Sole Dispositive Power
151,701
     
   
_______________________
 
10.
Shared Dispositive Power
   
0

11.
Aggregate Amount Beneficially Owned by Reporting Person
151,701
 

12.
Box if the Aggregate Amount in Row (11) Excludes Certain Shares [ ]
 
13.
Percent of Class Represented by Amount in Row (11)
5.5%
 
14.
Type of Reporting Person
IN

ITEM 1.
SECURITY AND ISSUER.

This statement amends and supplements the Schedule 13D for an event dated March 28, 2001, as previously amended by Amendment No. 1, for an event dated May 17, 2002, and by Amendment No. 2, for an event dated December 2, 2003, filed by the Reporting Person relating to shares of Common Stock, par value $.01 per share (the “Common Stock”), of DCAP Group, Inc., a Delaware corporation (the “Company”).

The address of the principal executive offices of the Company is 1158 Broadway, Hewlett, New York 11557.

ITEM 2.
IDENTITY AND BACKGROUND.

 
(a)
Name of Reporting Person:

Morton L. Certilman

 
(b)
Residence or business address:

90 Merrick Avenue
East Meadow, New York 11554

(c) The Reporting Person is engaged in the practice of law.

(d) The Reporting Person has not been convicted in a criminal proceeding in the last five years.

(e) The Reporting Person has not, during the last five years, been a party to a civil proceeding of a judicial or administrative body of competent jurisdiction resulting in a judgment, decree or final order enjoining future violations of, or prohibiting or mandating activities subject to, federal or state securities laws or finding any violation with respect to such laws.

(f)  The Reporting Person is a citizen of the United States of America.
 
ITEM 3.
SOURCE AND AMOUNT OF FUNDS OR OTHER CONSIDERATION.
 
Not applicable.
 
ITEM 4.
PURPOSE OF TRANSACTION.
 
Not applicable.
 
ITEM 5.
INTEREST IN SECURITIES OF THE ISSUER.

As of the date hereof, the Reporting Person is the beneficial owner of 151,701 shares of Common Stock of the Company (or approximately 5.5% of the outstanding Common Stock of the Company).
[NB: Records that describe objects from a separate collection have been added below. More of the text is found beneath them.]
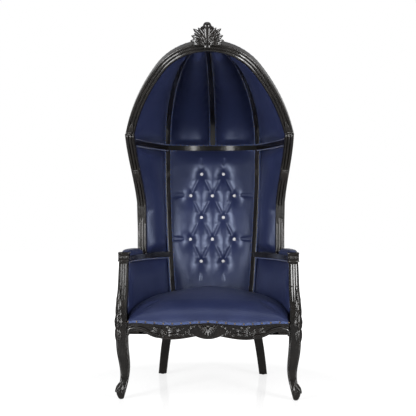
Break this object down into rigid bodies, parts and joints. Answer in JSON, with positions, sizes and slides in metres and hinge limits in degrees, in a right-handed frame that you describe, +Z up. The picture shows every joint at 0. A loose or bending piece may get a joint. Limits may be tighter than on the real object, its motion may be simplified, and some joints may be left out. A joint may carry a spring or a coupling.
{
  "type": "hooded porter's chair",
  "caption": "Hooded high-back armchair with a carved lacquered frame, a ribbed padded dome over the sitter, a button-tufted back, padded arms and a domed seat.",
  "frame": {"origin": "on the floor, under the middle of the box that holds the chair", "axes": "+Z up; the sitter faces -Y; +X to the right of someone who looks at the front of the chair"},
  "size_m": [0.8814, 0.8686, 1.7655],
  "materials": {
    "black_lacquered_wood": "high-gloss black lacquer over carved beech",
    "navy_leather": "smooth satin navy leather",
    "crystal": "faceted clear crystal",
    "jute_webbing": "woven jute",
    "latex_foam": "open-cell foam",
    "black_cloth": "thin woven bottoming cloth",
    "nylon_glide": "matt",
    "bare_beech": "sawn, glued"
  },
  "bodies": {
    "root": {"arm_inner_pad_left": "navy_leather", "arm_inner_pad_right": "navy_leather", "arm_outer_panel_left": "navy_leather", "arm_outer_panel_right": "navy_leather", "arm_pad_left": "navy_leather", "arm_pad_right": "navy_leather", "arm_post_left": "black_lacquered_wood", "arm_post_right": "black_lacquered_wood", "arm_rail_left": "black_lacquered_wood", "arm_rail_right": "black_lacquered_wood", "back_buttons": "crystal", "back_outer_panel": "navy_leather", "back_pad": "navy_leather", "back_rail": "black_lacquered_wood", "back_stile_left": "black_lacquered_wood", "back_stile_right": "black_lacquered_wood", "band_back": "black_lacquered_wood", "band_side_left": "black_lacquered_wood", "band_side_right": "black_lacquered_wood", "corner_blocks": "bare_beech", "crest": "black_lacquered_wood", "dome_pad_inner_left": "navy_leather", "dome_pad_inner_right": "navy_leather", "dome_pad_outer_left": "navy_leather", "dome_pad_outer_right": "navy_leather", "dome_panel_inner_left": "navy_leather", "dome_panel_inner_right": "navy_leather", "dome_panel_outer_left": "navy_leather", "dome_panel_outer_right": "navy_leather", "dome_rib_centre": "black_lacquered_wood", "dome_rib_side_left": "black_lacquered_wood", "dome_rib_side_right": "black_lacquered_wood", "dust_cover": "black_cloth", "front_leg_left": "black_lacquered_wood", "front_leg_right": "black_lacquered_wood", "front_rail": "black_lacquered_wood", "glides": "nylon_glide", "hood_arch_left": "black_lacquered_wood", "hood_arch_right": "black_lacquered_wood", "hood_stile_left": "black_lacquered_wood", "hood_stile_right": "black_lacquered_wood", "rear_leg_left": "black_lacquered_wood", "rear_leg_right": "black_lacquered_wood", "seat_cushion": "navy_leather", "seat_foam": "latex_foam", "seat_webbing": "jute_webbing", "side_rail_left": "black_lacquered_wood", "side_rail_right": "black_lacquered_wood", "wing_outer_panel_left": "navy_leather", "wing_outer_panel_right": "navy_leather", "wing_pad_left": "navy_leather", "wing_pad_right": "navy_leather"}
  },
  "joints": []
}
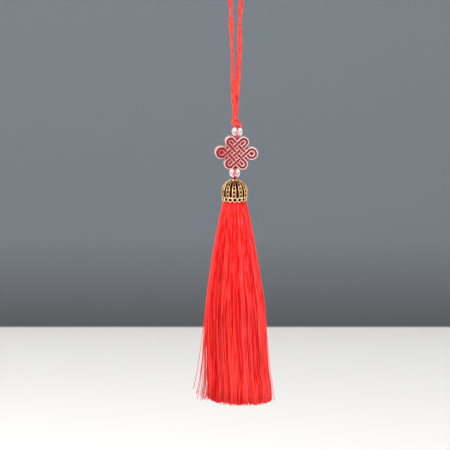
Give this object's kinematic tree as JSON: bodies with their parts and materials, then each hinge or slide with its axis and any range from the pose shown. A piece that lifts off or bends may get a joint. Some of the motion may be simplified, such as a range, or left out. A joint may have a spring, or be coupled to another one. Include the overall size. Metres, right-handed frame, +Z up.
{
  "type": "mystic knot hanging",
  "caption": "Red cord hanging with a clear endless-knot plaque between clear beads, an openwork gold cap and a long silky tassel.",
  "frame": {"origin": "the hang point, inside the top of the cord's loop", "axes": "+Z up along the hanging, +X to the right as the plaque's face is seen, +Y away from that face"},
  "size_m": [0.0356, 0.0244, 0.2017],
  "materials": {
    "red_cord": "satin twisted cord",
    "clear_bead": "clear polished",
    "clear_plaque": "clear moulded, dark red in its grooves",
    "antique_gold": "antique, dark in its recesses",
    "red_thread": "glossy silky thread"
  },
  "bodies": {
    "root": {"hanging_cord": "red_cord", "top_knot": "red_cord", "upper_bead": "clear_bead", "lower_bead": "clear_bead", "knot_plaque": "clear_plaque", "core_cord": "red_cord", "tassel_cap": "antique_gold", "tassel": "red_thread"}
  },
  "joints": []
}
Of such shares of Common Stock, 25,000 are issuable upon the exercise of options that are currently exercisable. The Reporting Person has sole voting and dispositive power over all of such shares.

During the past 60 days, the Reporting Person has not effected any transactions in the Common Stock of the Company, except that the Reporting Person gifted an aggregate of 60,000 shares on July 13, 2005.

ITEM 6.
CONTRACTS, AGREEMENTS, UNDERSTANDINGS OR RELATIONSHIPS WITH RESPECT TO SECURITIES OF THE ISSUER.
 
Not applicable.
 
ITEM 7.
MATERIAL TO BE FILED AS EXHIBITS.
 
Not applicable.

SIGNATURES
 
After reasonable inquiry and to the best of my knowledge and belief, I certify that the information set forth in this statement is true, complete and correct.